What is asked:
What follows are records. Restate all of them word for word.

Dataset excerpt
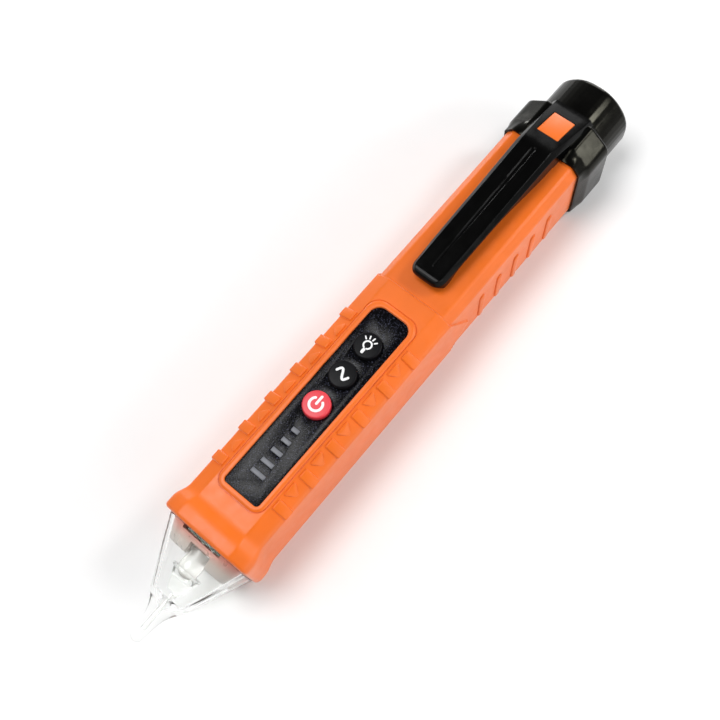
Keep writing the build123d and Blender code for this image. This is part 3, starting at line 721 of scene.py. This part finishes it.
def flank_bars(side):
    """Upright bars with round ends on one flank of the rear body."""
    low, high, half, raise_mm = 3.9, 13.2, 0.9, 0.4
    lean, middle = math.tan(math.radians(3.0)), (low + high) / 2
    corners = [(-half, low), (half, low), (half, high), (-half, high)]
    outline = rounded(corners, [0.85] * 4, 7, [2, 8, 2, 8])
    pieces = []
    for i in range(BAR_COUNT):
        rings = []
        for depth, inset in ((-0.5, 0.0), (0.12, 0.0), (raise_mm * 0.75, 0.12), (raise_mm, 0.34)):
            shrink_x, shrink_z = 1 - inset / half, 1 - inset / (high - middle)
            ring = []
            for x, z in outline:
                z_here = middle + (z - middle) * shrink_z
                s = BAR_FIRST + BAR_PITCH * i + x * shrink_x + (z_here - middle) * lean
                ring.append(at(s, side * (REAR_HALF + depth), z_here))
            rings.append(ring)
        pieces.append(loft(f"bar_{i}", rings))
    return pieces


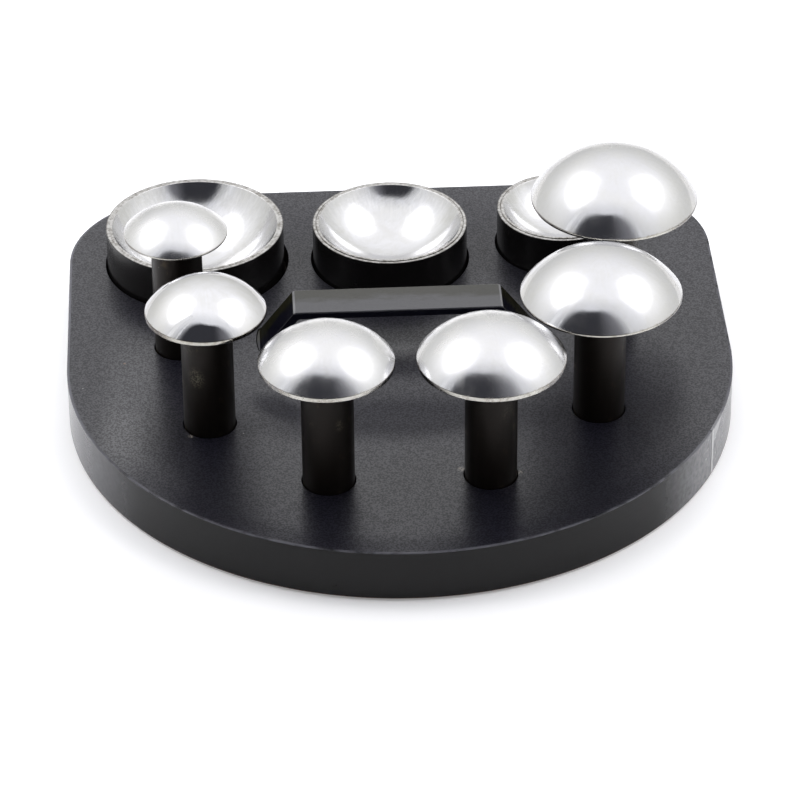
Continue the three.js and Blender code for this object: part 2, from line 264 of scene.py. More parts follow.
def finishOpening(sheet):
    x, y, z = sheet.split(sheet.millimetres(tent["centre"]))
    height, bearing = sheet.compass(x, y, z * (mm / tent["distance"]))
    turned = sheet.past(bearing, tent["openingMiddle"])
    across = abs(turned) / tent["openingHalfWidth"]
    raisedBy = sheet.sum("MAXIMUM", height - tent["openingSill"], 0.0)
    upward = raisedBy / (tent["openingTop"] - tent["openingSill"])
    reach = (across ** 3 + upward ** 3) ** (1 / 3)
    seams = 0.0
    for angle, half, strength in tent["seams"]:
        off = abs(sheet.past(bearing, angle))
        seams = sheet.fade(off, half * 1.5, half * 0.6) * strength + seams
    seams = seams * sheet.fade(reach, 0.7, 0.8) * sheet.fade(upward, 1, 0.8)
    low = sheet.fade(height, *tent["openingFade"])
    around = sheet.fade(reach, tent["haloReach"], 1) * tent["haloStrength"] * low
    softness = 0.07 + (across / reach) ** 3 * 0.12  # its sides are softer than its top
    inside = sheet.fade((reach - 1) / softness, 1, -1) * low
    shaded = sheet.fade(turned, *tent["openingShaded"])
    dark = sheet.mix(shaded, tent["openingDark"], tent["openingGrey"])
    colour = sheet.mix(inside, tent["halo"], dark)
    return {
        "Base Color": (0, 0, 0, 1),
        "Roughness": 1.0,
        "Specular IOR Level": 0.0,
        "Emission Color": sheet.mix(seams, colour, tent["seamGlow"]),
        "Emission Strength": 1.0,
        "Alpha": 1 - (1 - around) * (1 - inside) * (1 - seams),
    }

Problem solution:
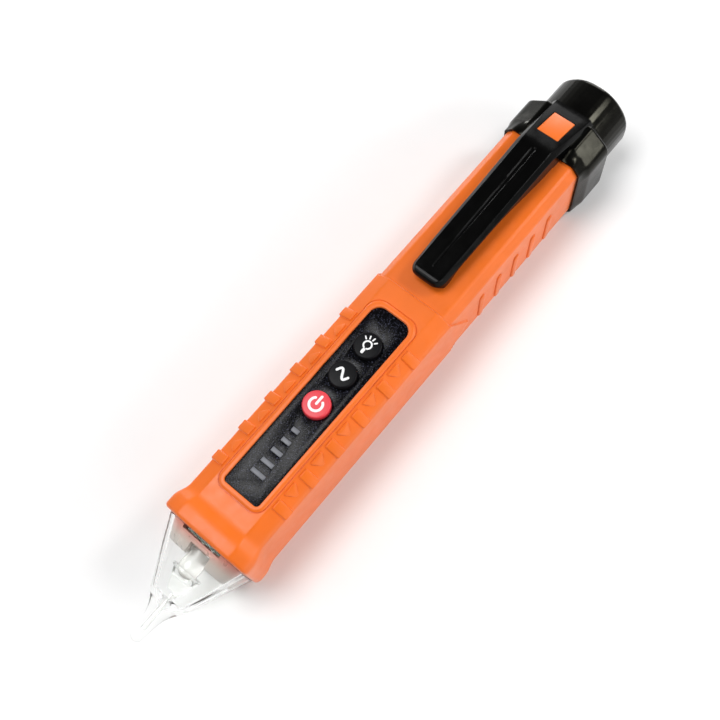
Keep writing the build123d and Blender code for this image. This is part 3, starting at line 721 of scene.py. This part finishes it.
def flank_bars(side):
    """Upright bars with round ends on one flank of the rear body."""
    low, high, half, raise_mm = 3.9, 13.2, 0.9, 0.4
    lean, middle = math.tan(math.radians(3.0)), (low + high) / 2
    corners = [(-half, low), (half, low), (half, high), (-half, high)]
    outline = rounded(corners, [0.85] * 4, 7, [2, 8, 2, 8])
    pieces = []
    for i in range(BAR_COUNT):
        rings = []
        for depth, inset in ((-0.5, 0.0), (0.12, 0.0), (raise_mm * 0.75, 0.12), (raise_mm, 0.34)):
            shrink_x, shrink_z = 1 - inset / half, 1 - inset / (high - middle)
            ring = []
            for x, z in outline:
                z_here = middle + (z - middle) * shrink_z
                s = BAR_FIRST + BAR_PITCH * i + x * shrink_x + (z_here - middle) * lean
                ring.append(at(s, side * (REAR_HALF + depth), z_here))
            rings.append(ring)
        pieces.append(loft(f"bar_{i}", rings))
    return pieces


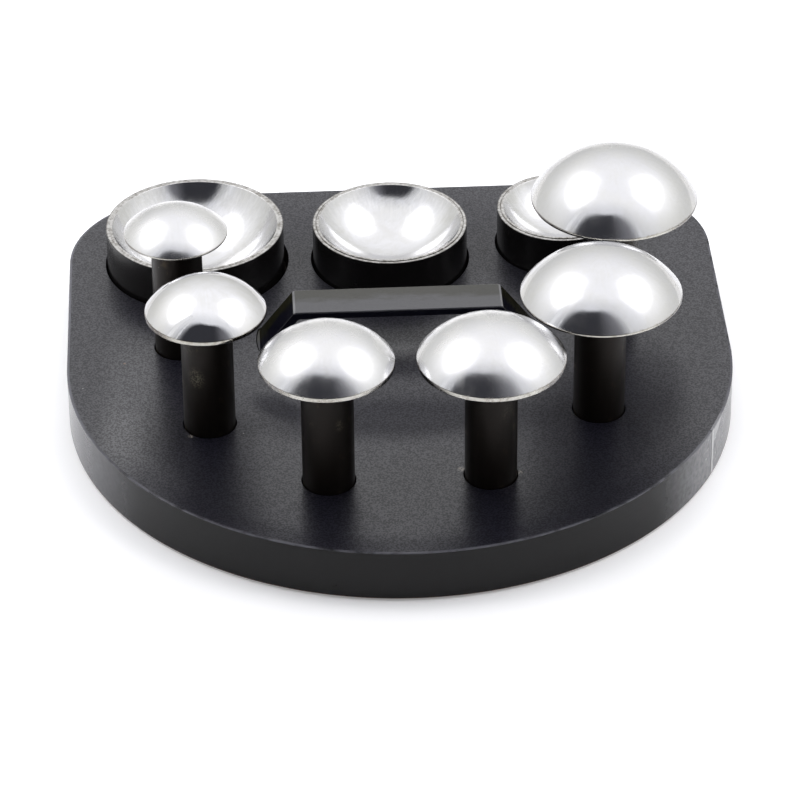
Continue the three.js and Blender code for this object: part 2, from line 264 of scene.py. More parts follow.
def finishOpening(sheet):
    x, y, z = sheet.split(sheet.millimetres(tent["centre"]))
    height, bearing = sheet.compass(x, y, z * (mm / tent["distance"]))
    turned = sheet.past(bearing, tent["openingMiddle"])
    across = abs(turned) / tent["openingHalfWidth"]
    raisedBy = sheet.sum("MAXIMUM", height - tent["openingSill"], 0.0)
    upward = raisedBy / (tent["openingTop"] - tent["openingSill"])
    reach = (across ** 3 + upward ** 3) ** (1 / 3)
    seams = 0.0
    for angle, half, strength in tent["seams"]:
        off = abs(sheet.past(bearing, angle))
        seams = sheet.fade(off, half * 1.5, half * 0.6) * strength + seams
    seams = seams * sheet.fade(reach, 0.7, 0.8) * sheet.fade(upward, 1, 0.8)
    low = sheet.fade(height, *tent["openingFade"])
    around = sheet.fade(reach, tent["haloReach"], 1) * tent["haloStrength"] * low
    softness = 0.07 + (across / reach) ** 3 * 0.12  # its sides are softer than its top
    inside = sheet.fade((reach - 1) / softness, 1, -1) * low
    shaded = sheet.fade(turned, *tent["openingShaded"])
    dark = sheet.mix(shaded, tent["openingDark"], tent["openingGrey"])
    colour = sheet.mix(inside, tent["halo"], dark)
    return {
        "Base Color": (0, 0, 0, 1),
        "Roughness": 1.0,
        "Specular IOR Level": 0.0,
        "Emission Color": sheet.mix(seams, colour, tent["seamGlow"]),
        "Emission Strength": 1.0,
        "Alpha": 1 - (1 - around) * (1 - inside) * (1 - seams),
    }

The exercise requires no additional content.